What is needed: How many lines of the data include the string "with"? State the number and nothing else.

Entries provided:
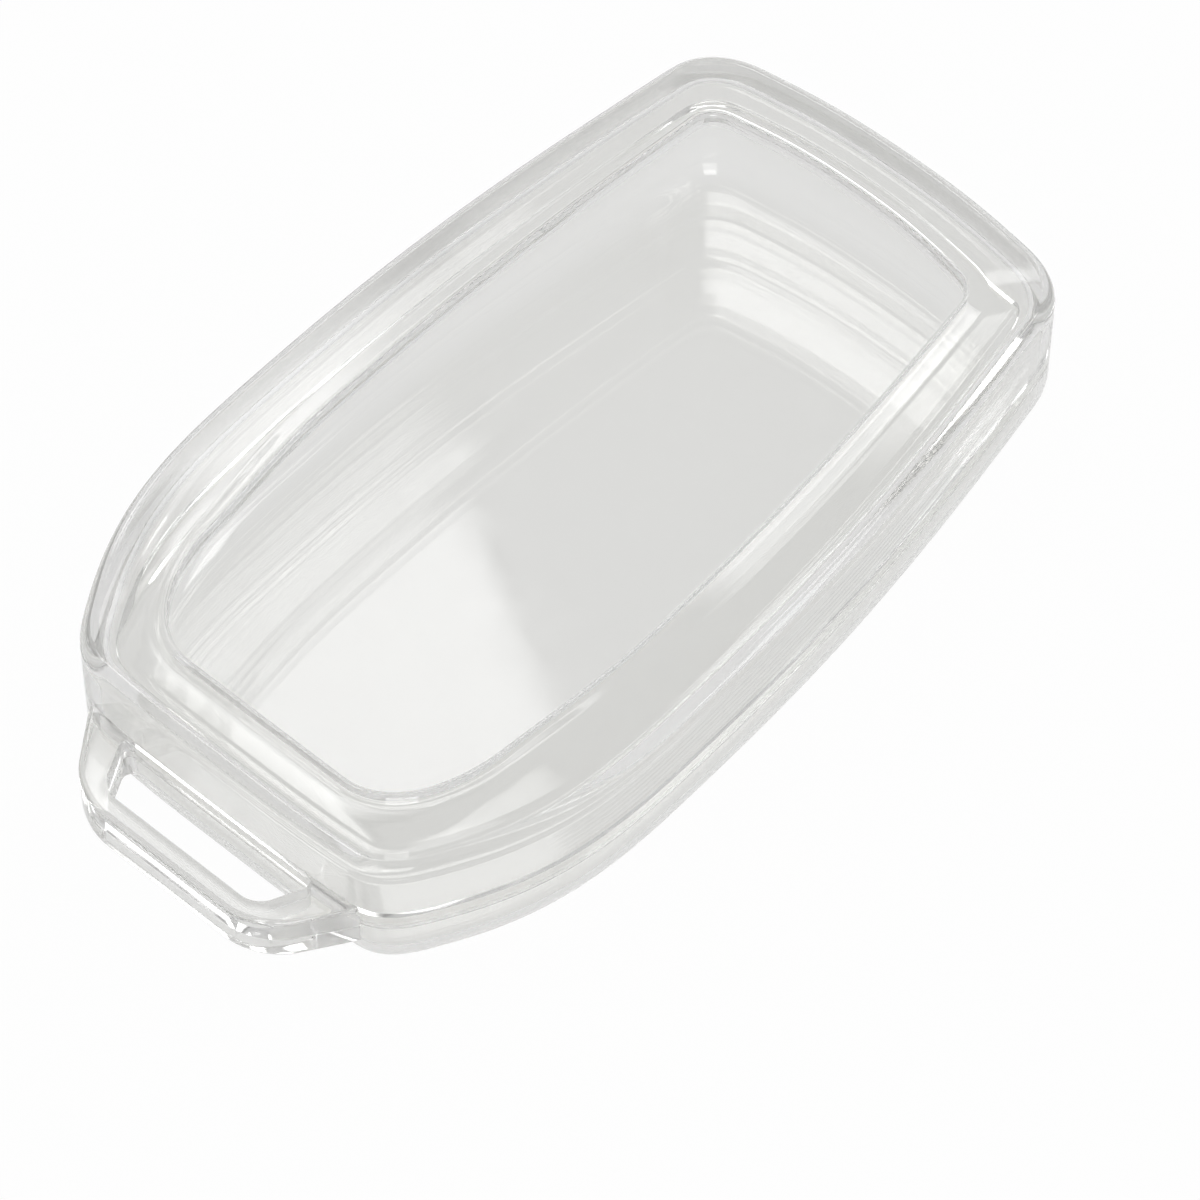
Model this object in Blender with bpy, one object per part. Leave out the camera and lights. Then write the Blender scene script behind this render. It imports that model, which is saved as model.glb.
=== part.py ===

* * *

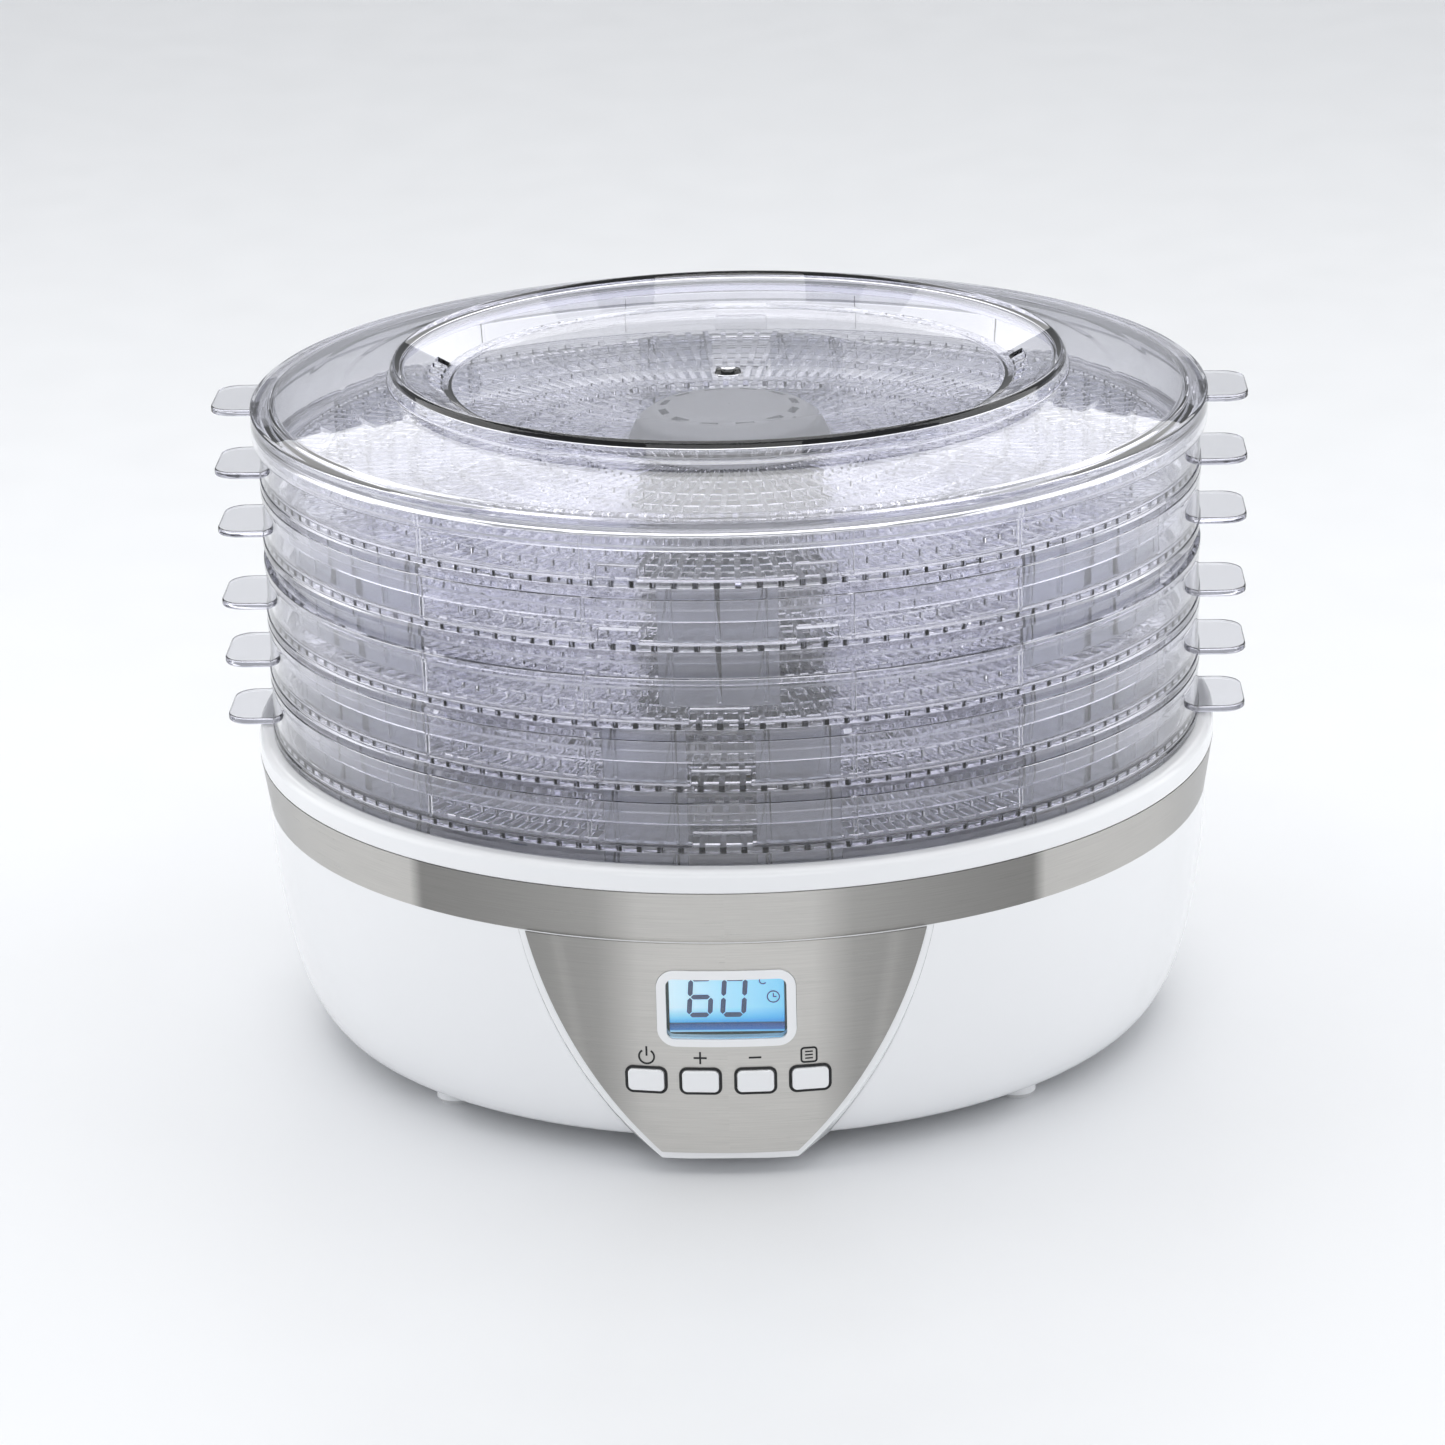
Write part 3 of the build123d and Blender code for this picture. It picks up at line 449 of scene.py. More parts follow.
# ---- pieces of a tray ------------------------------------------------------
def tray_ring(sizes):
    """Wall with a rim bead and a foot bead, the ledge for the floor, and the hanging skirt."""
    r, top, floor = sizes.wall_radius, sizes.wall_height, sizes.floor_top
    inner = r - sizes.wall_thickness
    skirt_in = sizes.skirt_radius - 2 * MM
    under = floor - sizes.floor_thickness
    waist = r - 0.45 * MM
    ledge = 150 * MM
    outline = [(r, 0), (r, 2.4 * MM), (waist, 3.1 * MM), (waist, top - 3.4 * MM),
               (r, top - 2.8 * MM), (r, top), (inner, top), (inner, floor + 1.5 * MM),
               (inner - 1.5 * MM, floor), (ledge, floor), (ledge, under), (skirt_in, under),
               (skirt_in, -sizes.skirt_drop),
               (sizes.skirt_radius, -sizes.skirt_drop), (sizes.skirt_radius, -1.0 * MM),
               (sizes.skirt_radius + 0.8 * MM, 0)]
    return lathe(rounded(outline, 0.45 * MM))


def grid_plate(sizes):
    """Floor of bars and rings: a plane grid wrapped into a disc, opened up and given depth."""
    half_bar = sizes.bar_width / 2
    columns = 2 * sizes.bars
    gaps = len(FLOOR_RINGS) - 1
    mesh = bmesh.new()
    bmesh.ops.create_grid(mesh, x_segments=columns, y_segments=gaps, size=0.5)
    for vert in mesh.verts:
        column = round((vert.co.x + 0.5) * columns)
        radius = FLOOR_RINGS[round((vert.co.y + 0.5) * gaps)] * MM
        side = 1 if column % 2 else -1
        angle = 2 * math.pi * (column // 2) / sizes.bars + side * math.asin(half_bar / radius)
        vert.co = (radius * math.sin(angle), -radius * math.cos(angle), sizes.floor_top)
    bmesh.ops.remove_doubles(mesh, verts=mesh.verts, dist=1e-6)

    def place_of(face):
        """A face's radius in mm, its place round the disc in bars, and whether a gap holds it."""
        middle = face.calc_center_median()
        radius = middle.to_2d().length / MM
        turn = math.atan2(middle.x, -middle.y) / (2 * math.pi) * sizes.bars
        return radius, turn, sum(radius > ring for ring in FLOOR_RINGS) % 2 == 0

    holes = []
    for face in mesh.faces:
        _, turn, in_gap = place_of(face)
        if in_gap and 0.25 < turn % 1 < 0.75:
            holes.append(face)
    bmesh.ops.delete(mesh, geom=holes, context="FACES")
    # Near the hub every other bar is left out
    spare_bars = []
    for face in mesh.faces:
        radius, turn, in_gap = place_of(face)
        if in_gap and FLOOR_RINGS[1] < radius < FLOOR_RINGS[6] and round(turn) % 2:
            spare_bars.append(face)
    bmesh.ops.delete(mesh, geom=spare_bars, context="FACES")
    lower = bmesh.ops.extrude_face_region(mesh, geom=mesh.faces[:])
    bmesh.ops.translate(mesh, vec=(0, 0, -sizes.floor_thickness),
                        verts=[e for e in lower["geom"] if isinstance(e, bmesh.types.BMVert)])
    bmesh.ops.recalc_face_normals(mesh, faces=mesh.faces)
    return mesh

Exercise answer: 2